**Task goal:** Output exactly, and only, the lines from the line containing "const pivotHeight = sliderTop" through the line containing "obj.matrix_world = world", both included.

**Records for processing:**
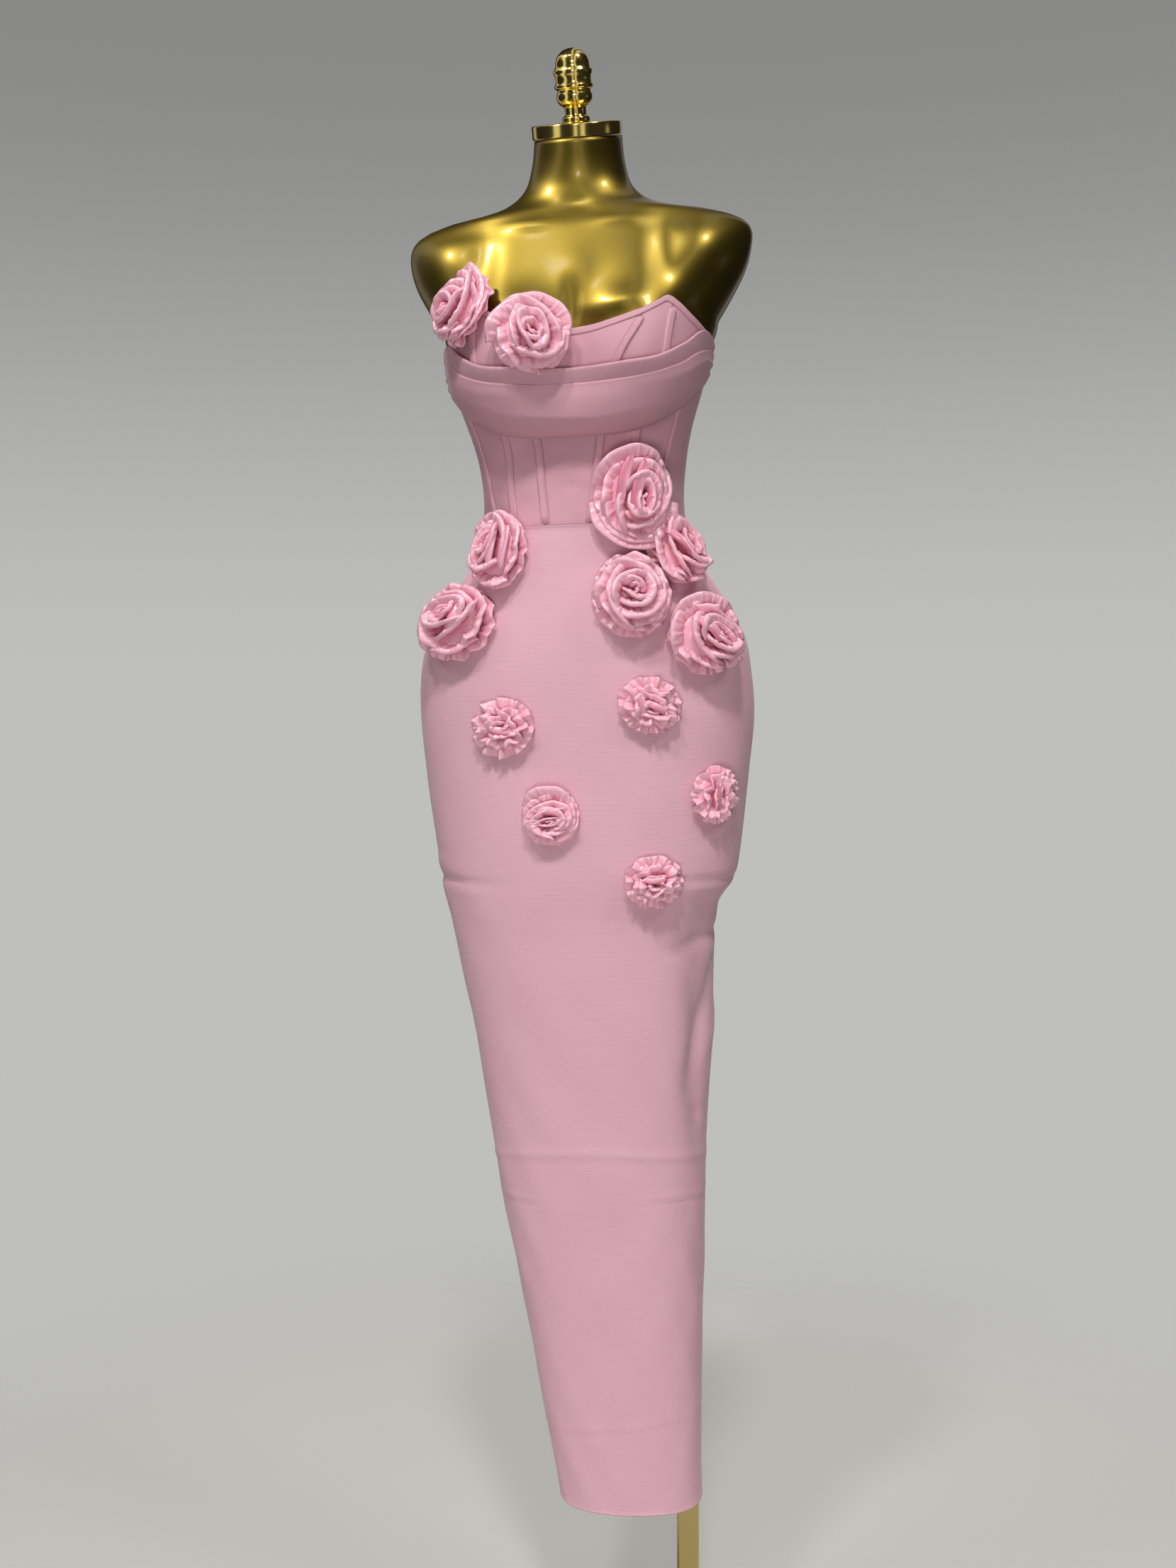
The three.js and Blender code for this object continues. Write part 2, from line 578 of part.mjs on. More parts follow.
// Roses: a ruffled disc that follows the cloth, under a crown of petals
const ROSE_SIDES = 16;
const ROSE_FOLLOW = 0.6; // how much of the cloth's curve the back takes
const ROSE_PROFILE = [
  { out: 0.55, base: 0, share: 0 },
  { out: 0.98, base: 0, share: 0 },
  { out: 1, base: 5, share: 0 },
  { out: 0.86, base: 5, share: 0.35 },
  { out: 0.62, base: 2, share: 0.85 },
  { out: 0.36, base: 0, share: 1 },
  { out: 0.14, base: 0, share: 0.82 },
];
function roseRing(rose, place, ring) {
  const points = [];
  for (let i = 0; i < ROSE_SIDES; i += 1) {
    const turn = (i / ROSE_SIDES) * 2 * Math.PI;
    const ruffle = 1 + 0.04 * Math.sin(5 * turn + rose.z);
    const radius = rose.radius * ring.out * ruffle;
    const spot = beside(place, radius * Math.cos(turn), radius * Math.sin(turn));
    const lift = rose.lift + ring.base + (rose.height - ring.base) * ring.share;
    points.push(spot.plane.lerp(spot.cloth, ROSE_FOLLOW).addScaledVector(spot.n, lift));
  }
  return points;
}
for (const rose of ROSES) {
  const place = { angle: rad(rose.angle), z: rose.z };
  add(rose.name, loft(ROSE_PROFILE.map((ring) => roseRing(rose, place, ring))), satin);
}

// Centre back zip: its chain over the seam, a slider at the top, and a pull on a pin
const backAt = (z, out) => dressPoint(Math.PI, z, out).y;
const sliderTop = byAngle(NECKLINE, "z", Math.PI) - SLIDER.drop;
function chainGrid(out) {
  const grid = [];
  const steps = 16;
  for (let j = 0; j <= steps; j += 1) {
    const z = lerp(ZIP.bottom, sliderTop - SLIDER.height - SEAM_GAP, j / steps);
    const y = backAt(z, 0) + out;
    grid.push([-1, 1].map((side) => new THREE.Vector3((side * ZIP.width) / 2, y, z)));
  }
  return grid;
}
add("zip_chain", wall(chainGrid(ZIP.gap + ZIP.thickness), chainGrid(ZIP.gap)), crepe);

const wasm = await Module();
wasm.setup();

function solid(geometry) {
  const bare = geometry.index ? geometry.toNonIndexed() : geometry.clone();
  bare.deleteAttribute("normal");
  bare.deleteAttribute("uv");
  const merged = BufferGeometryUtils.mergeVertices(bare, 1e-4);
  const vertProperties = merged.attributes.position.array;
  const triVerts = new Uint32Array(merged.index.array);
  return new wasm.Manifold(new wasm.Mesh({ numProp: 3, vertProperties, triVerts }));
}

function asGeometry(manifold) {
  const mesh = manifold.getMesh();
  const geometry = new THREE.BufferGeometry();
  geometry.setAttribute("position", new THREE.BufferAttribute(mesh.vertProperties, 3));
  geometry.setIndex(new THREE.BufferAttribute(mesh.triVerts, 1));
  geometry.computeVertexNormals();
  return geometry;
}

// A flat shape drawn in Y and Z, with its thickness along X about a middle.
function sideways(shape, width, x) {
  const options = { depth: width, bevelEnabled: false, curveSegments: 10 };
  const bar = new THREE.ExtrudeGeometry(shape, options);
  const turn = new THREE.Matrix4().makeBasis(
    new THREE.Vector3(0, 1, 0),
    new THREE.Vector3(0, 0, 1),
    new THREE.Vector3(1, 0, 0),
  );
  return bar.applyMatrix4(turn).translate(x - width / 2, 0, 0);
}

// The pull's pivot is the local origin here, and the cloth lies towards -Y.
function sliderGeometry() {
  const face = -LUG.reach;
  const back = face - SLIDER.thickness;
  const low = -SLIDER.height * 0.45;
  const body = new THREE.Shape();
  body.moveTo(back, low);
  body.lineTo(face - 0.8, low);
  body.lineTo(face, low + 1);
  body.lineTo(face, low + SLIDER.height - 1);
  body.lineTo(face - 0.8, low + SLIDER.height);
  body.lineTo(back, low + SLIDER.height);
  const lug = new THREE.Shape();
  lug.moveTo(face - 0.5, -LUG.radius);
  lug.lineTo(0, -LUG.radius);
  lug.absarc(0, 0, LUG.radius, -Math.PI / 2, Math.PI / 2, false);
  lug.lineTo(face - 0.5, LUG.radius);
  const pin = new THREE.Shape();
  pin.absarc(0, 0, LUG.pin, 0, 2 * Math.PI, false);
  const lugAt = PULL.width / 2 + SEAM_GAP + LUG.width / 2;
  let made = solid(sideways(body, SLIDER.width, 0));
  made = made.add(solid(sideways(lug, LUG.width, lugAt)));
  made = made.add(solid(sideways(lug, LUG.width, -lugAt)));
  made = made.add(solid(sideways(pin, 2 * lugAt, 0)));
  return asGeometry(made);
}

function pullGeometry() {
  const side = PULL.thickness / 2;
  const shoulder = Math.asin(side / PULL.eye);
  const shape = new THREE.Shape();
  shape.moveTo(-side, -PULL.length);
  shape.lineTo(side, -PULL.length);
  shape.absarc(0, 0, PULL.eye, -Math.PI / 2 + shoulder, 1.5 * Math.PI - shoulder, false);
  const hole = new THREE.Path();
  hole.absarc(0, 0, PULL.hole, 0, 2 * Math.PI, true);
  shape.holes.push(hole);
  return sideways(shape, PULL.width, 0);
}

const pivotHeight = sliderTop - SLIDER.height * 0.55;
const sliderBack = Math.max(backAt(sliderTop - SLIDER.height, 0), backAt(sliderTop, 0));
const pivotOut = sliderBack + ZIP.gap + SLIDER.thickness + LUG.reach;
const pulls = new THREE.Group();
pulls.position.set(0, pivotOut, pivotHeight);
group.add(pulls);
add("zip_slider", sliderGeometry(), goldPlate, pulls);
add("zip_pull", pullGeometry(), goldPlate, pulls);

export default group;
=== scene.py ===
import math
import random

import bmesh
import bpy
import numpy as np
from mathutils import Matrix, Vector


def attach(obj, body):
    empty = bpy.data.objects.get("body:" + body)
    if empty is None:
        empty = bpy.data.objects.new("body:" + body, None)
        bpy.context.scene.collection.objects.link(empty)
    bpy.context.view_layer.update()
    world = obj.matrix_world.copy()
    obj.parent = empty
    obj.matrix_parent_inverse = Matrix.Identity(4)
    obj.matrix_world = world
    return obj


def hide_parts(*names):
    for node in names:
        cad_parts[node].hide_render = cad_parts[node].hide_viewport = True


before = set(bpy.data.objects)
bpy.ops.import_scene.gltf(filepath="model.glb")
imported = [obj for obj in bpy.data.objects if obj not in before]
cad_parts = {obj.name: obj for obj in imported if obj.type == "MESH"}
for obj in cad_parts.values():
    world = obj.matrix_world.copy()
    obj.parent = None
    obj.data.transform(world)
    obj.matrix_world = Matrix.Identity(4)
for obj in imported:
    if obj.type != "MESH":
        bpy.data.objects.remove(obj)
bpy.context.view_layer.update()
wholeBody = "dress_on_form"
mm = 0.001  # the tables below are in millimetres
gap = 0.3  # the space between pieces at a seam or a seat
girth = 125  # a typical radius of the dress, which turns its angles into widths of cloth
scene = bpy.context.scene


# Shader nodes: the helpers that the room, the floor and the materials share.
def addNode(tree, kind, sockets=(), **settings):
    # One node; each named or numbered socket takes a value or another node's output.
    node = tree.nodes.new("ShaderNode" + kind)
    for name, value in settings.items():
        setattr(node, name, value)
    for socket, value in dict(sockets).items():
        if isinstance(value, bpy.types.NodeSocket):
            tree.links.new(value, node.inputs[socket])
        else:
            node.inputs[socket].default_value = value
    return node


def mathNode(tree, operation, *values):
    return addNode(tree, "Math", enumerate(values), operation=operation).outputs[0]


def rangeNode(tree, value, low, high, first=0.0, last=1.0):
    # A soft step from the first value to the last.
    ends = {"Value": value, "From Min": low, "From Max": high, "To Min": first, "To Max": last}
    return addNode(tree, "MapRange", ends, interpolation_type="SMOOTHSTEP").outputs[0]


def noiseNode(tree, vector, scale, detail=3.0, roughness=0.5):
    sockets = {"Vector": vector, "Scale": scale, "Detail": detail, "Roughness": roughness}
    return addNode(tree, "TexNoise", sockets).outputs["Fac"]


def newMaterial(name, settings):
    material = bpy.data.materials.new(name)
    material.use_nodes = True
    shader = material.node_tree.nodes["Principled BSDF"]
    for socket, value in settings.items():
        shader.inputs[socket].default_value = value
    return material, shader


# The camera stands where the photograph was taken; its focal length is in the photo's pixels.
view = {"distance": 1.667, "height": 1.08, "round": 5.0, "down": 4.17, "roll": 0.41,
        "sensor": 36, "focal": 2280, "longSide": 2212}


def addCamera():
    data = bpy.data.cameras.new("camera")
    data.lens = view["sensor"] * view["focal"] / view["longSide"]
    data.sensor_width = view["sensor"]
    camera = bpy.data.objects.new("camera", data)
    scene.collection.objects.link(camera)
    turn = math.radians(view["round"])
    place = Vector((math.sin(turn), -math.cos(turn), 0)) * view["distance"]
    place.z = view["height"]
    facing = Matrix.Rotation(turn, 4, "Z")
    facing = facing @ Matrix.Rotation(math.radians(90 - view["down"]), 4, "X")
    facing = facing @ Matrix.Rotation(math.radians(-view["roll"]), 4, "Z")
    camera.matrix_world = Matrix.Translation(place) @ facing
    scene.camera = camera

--

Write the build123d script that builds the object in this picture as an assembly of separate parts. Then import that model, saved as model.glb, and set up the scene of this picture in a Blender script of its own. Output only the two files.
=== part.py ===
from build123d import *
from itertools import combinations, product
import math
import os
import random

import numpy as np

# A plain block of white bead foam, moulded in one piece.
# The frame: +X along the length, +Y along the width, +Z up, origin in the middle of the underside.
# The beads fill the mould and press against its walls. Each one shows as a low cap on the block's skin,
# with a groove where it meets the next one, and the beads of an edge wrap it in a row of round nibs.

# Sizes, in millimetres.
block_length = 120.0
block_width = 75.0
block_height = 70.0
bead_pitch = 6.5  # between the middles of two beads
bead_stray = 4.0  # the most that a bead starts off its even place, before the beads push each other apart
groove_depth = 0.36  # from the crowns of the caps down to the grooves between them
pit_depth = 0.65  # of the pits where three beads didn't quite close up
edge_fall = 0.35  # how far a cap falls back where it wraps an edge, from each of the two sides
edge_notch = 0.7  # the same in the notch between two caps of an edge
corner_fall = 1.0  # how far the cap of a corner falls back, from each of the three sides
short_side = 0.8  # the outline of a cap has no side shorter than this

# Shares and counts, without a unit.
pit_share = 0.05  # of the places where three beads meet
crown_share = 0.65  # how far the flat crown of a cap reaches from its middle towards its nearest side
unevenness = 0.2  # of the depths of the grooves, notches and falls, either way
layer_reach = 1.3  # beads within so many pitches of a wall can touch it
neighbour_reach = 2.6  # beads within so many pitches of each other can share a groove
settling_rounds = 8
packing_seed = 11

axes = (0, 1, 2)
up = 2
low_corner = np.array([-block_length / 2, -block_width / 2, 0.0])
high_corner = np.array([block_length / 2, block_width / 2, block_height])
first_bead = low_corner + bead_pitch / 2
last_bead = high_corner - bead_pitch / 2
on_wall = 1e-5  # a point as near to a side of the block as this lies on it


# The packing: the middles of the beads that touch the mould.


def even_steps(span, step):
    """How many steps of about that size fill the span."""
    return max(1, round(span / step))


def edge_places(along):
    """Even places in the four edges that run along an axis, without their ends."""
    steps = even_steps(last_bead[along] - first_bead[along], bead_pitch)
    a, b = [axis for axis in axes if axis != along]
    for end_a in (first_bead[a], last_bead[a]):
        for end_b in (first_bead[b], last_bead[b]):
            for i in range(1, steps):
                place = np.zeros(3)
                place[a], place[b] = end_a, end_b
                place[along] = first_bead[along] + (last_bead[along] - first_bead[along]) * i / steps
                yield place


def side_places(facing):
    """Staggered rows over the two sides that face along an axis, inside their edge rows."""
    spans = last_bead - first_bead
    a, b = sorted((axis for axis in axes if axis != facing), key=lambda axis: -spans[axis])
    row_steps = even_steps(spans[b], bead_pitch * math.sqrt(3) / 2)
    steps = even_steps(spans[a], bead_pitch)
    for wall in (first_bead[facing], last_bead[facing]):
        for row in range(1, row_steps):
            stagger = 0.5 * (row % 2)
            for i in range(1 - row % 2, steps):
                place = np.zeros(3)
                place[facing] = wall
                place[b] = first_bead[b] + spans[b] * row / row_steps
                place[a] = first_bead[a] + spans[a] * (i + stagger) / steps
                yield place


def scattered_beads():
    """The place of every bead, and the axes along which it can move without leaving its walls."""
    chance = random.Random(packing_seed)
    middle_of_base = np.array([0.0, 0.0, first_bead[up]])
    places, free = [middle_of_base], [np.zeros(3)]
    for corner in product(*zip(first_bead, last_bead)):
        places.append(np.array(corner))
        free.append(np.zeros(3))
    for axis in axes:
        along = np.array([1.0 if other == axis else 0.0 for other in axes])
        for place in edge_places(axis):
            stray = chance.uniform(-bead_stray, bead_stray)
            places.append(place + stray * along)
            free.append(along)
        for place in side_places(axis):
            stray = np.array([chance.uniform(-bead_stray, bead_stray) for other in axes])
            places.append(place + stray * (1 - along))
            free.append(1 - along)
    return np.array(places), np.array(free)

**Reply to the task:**
const pivotHeight = sliderTop - SLIDER.height * 0.55;
const sliderBack = Math.max(backAt(sliderTop - SLIDER.height, 0), backAt(sliderTop, 0));
const pivotOut = sliderBack + ZIP.gap + SLIDER.thickness + LUG.reach;
const pulls = new THREE.Group();
pulls.position.set(0, pivotOut, pivotHeight);
group.add(pulls);
add("zip_slider", sliderGeometry(), goldPlate, pulls);
add("zip_pull", pullGeometry(), goldPlate, pulls);

export default group;
=== scene.py ===
import math
import random

import bmesh
import bpy
import numpy as np
from mathutils import Matrix, Vector


def attach(obj, body):
    empty = bpy.data.objects.get("body:" + body)
    if empty is None:
        empty = bpy.data.objects.new("body:" + body, None)
        bpy.context.scene.collection.objects.link(empty)
    bpy.context.view_layer.update()
    world = obj.matrix_world.copy()
    obj.parent = empty
    obj.matrix_parent_inverse = Matrix.Identity(4)
    obj.matrix_world = world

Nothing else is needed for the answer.